I thought that _quoique_ needs a subjunctive.  Is that only for usage #1?  If so, could you give an example of it that way?

Merci.


----------



## Chris25

Hi,
'Avant tout, pour elle, il est important d'être original (*Quoique cela*/quoi que cela/quoi qu'il) soit difficile à définir.'
I've looked through many threads on this, but I still don't understand the difference between the options. I know that _quoique cela _is the right answer but why not the other two? If somebody can, please help me. Thanks.


----------



## Mag31

Wow, I understand that it's difficult for you. Even for me it's hard to explain.

"quoique cela..." means "although it/that..."

"quoi que cela..." means "whatever it/that..."

"quoi qu'il..." means "whatever he..."

Is it okay or do you need further explanations?


----------



## Franglais1969

Basically *quoique + *_subjunctive _= although, (same as bien que). Please note quoique is one word here.


----------



## Chris25

So Franglais, is it that *quoi que* and *quoi qu'il* don't take a subjontif?


----------



## pieanne

Yes, they do...


----------



## Franglais1969

Chris25 said:


> So Franglais, is it that *quoi que* and *quoi qu'il* don't take a subjontif?



That wasn't what I was saying. I was trying to point out that if it is *quoique *(one word) it is the same as  *bien que*.

If it is two words, *qoui que, *the meaning immediately changes, usually to whatever, _(literally what that)._


----------



## LanguageGirl215

Quelleque means 'however'
Quoique means 'although' 
exemple:

"Il a souvent eu l'occasion de lui pardonner _quelleque_ l'avarice qu'il soit."

_"Quoiqu_'il soit encore jeune, il est sage."

If you have two words like "Quelle que" or "Quoi que" this means something entriely different. _Quelle que_ is followed by a verb in the subjuntif. ex: "Quelle que soit ta decision..." (whatever is your reason...)

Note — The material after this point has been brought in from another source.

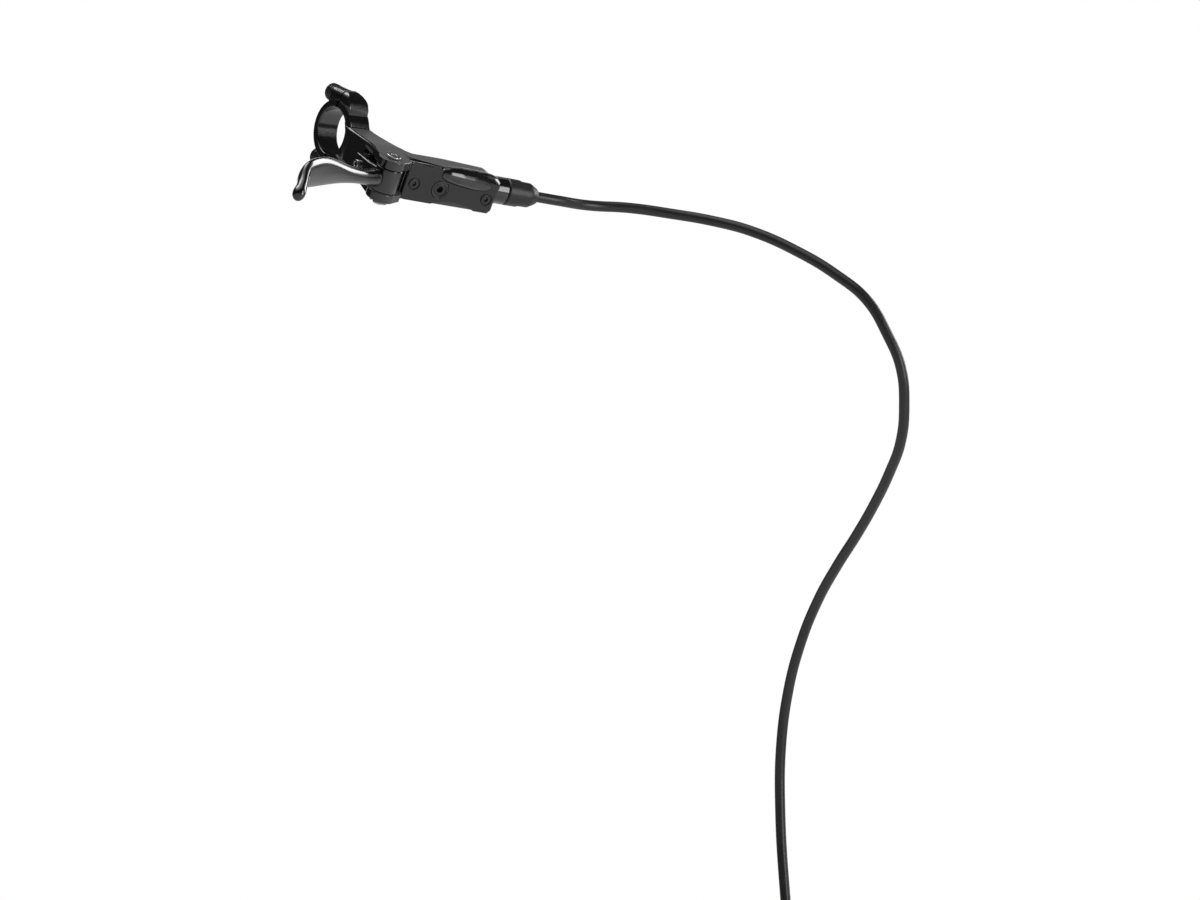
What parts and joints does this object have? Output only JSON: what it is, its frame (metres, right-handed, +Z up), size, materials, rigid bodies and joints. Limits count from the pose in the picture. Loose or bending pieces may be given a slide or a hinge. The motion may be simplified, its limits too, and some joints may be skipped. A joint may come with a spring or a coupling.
{
  "type": "hydraulic disc brake",
  "caption": "Hydraulic disc brake for a bicycle's front wheel: bar-clamped lever with master cylinder, long curved hose, post-mount caliper with pads, and slotted disc rotor.",
  "frame": {"origin": "centre of the bar clamp, on the handlebar's axis", "axes": "+X along the handlebar, outwards to the grip's end; +Y forwards, the way the bicycle rides; +Z up. The caliper and the rotor lie where a front wheel holds them, below and forward of the lever."},
  "size_m": [0.3469, 0.2502, 0.7035],
  "materials": {
    "gloss_black_paint": "deep gloss black enamel on forged aluminium",
    "satin_black_anodised": "satin black, finely matt",
    "black_steel": "black oxide on steel screws",
    "steel": "bright machined steel",
    "rotor_steel": "brushed stainless steel",
    "bright_aluminium": "turned aluminium",
    "brass": "plain brass",
    "black_rubber": "matt black rubber",
    "hose_black": "satin black hose jacket",
    "spring_steel": "bright spring steel",
    "piston_resin": "dark moulded resin",
    "plate_steel": "dull copper-grey steel backing plate",
    "lining": "coarse brown-grey friction compound"
  },
  "bodies": {
    "assembly": {"lever_body": "gloss_black_paint", "clamp_band": "gloss_black_paint", "clamp_bolts": "black_steel", "reservoir_cover": "satin_black_anodised", "diaphragm": "black_rubber", "cover_screws": "black_steel", "bleed_screw": "black_steel", "pivot_pin": "steel", "pivot_clip": "spring_steel", "piston_circlip": "spring_steel", "lever_hose_nut": "black_steel", "lever_olive": "brass", "lever_hose_insert": "brass", "lever_hose_boot": "black_rubber", "brake_hose": "hose_black", "caliper_hose_boot": "black_rubber", "caliper_hose_nut": "black_steel", "caliper_olive": "brass", "caliper_hose_insert": "brass", "caliper_outer_half": "gloss_black_paint", "caliper_inner_half": "gloss_black_paint", "caliper_body_bolts": "black_steel", "transfer_o_ring": "black_rubber", "piston_seals": "black_rubber", "pad_spring": "spring_steel", "pad_pin": "steel", "pad_pin_clip": "spring_steel", "bleed_nipple": "steel", "bleed_cap": "black_rubber", "fork_bolts": "black_steel", "fork_washers": "steel", "return_spring": "spring_steel"},
    "lever": {"lever_blade": "gloss_black_paint", "pivot_bushes": "brass"},
    "reach_adjuster": {"reach_screw": "steel"},
    "piston": {"master_piston": "bright_aluminium", "primary_seal": "black_rubber", "secondary_seal": "black_rubber", "push_rod": "steel"},
    "outer_pad": {"outer_piston": "piston_resin", "outer_pad_plate": "plate_steel", "outer_pad_lining": "lining"},
    "inner_pad": {"inner_piston": "piston_resin", "inner_pad_plate": "plate_steel", "inner_pad_lining": "lining"},
    "rotor": {"disc_rotor": "rotor_steel"}
  },
  "joints": [
    {"name": "lever_pivot", "type": "hinge", "parent": "assembly", "child": "lever", "pos_m": [0.0055, 0.0446, -0.02575], "axis": [0, -0.5, -0.866], "range_deg": [0, 20], "stiffness_Nm_per_rad": 0.6, "springref_deg": -20.05},
    {"name": "reach_screw_turn", "type": "hinge", "parent": "lever", "child": "reach_adjuster", "pos_m": [0.00597, 0.03292, -0.01901], "axis": [0.9994, 0.0302, -0.0174], "range_deg": [-360, 360]},
    {"name": "master_stroke", "type": "slide", "parent": "assembly", "child": "piston", "axis": [-0.9903, 0.1205, -0.0696], "range_m": [0, 0.00489], "deforming": ["return_spring"]},
    {"name": "outer_piston_stroke", "type": "slide", "parent": "assembly", "child": "outer_pad", "axis": [1, 0, 0], "range_m": [0, 0.0005], "deforming": ["pad_spring"]},
    {"name": "inner_piston_stroke", "type": "slide", "parent": "assembly", "child": "inner_pad", "axis": [-1, 0, 0], "range_m": [0, 0.0005], "deforming": ["pad_spring"]},
    {"name": "rotor_spin", "type": "hinge", "parent": "assembly", "child": "rotor", "pos_m": [-0.24, 0.15, -0.6], "axis": [1, 0, 0], "continuous": true}
  ],
  "couplings": [
    {"joint": "master_stroke", "follows": "lever_pivot", "m_per_rad": 0.013423},
    {"joint": "outer_piston_stroke", "follows": "lever_pivot", "m_per_rad": 0.001387},
    {"joint": "inner_piston_stroke", "follows": "lever_pivot", "m_per_rad": 0.001387}
  ]
}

In the case of _Quoi que_ we see it followed by a pronoun, but still a verb in subjunctif. ex: "Quoi que tu fasse..." (whatever you do...)


----------



## Cath.S.

Language Girl, 
"quelleque" in one word does not exist, only _quelque_ and _quelques_ do.


----------



## pbx

[…]

_– quoique_ is a single word meaning _even if_ and is scarcely used in modern French I would say.

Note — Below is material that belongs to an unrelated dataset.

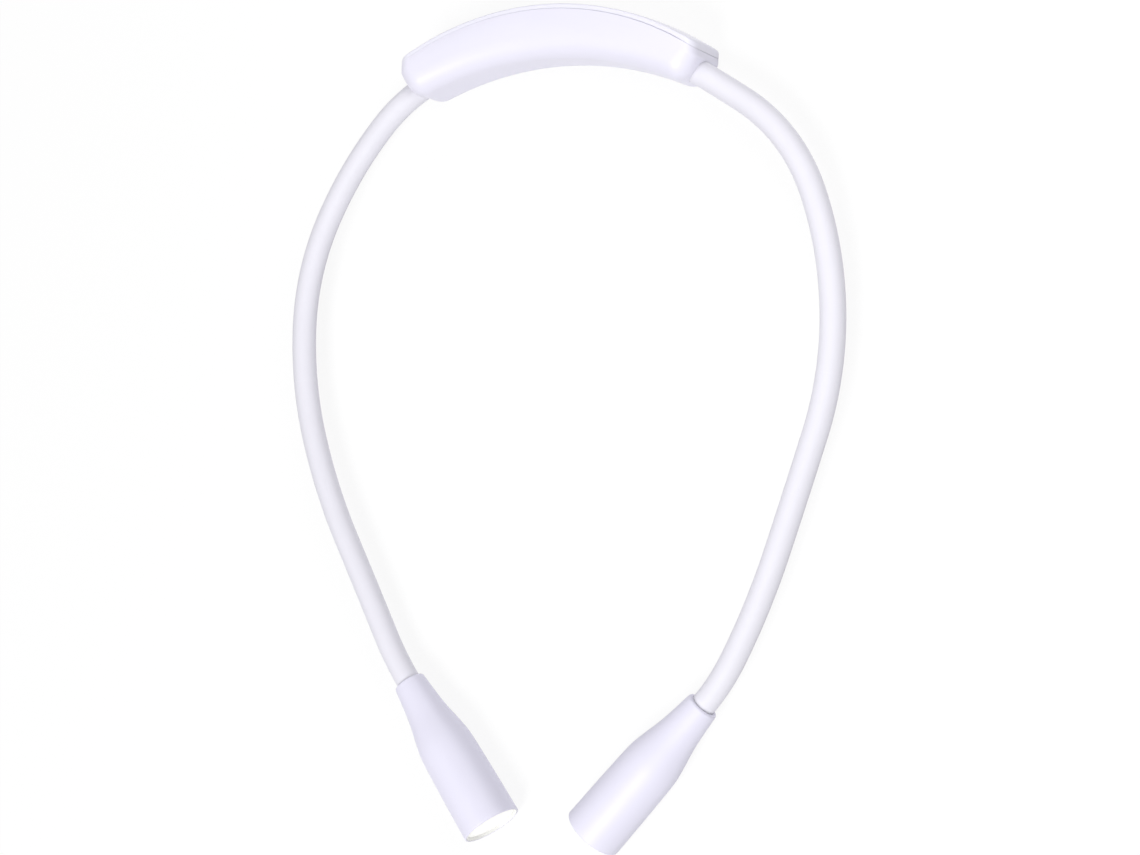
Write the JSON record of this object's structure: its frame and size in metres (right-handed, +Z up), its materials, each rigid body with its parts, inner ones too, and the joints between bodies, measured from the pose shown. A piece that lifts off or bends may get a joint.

_– Quoi que_ is used in expressions in the sense of _whatever_, like in « _quoi que ce soit_ » that means _whatever it is_, for example.
_Quoi que tu fasses_ : whatever you do
_    Quoi qu’il en soit_ : no matter


----------



## mannenhitsu

1.sorry, any dictionnary gives examples for these two (Hachette, Le Robert, etc)


----------



## DBella

I understand that and I looked up both, but I didnt see how they could be used in different types of sentences
Thank you


----------



## mannenhitsu

quoique = bien que, toujours suivi d'un subjonctif
ex.: _Quioqu'il soit malade, il travaille durement._

quoi = pronom relatif
ex.: _Quoi que je fasse, je n'arriverai pas à l'heure._

Désole pour la suppression de vos autres questions et surtout mes reponses.
Si vous ouvrez d'autres fils, je me ferais un plaisir d'y repondre de nouveau.


----------



## Draper

1°) _quoique_ expresses an opposition between two facts or ideas, the first of which is characterized. Not very used nowadays in spoken language, in my view. We use more naturally _bien que_ or _malgré_ or _pourtant_, and the building of the sentence can then be different.
2°) _quoi_ in _quoi que_ refers to an indefinite thing: this or that, no matter what.

Compare:
Quoique malade, il travaille.
Quoi qu'il arrive, il travaille.


----------



## oli59

quoique can be replaced by bien que
for example : J'irai bien au cinéma, quoique je suis fatigué
quoi que = quelque soit la chose que 
Quoi que tu dises, j'irai quand même au cinéma.
Hope it's clear for you !

oups j'iraiS bien au cinéma
sorry !


----------



## geostan

oli59 said:


> J'irai bien au cinéma, quoique je suis fatigué


J'irai bien au cinéma, quoique je _*sois*_ fatigué


----------



## Stumpy457

'Quoique' is more like 'although' and is followed by subjunctive.

'Quoi que' is like 'whatever'-->Quoi que tu dises, j'irai quand même au cinéma-->Whatever you say, I'm going to the movies.

Does that help?


----------



## Fred_C

A mon avis, on peut même dire que "quoique" ce n'est pas "à peu près" although, ça veut *exactement* dire "although".


----------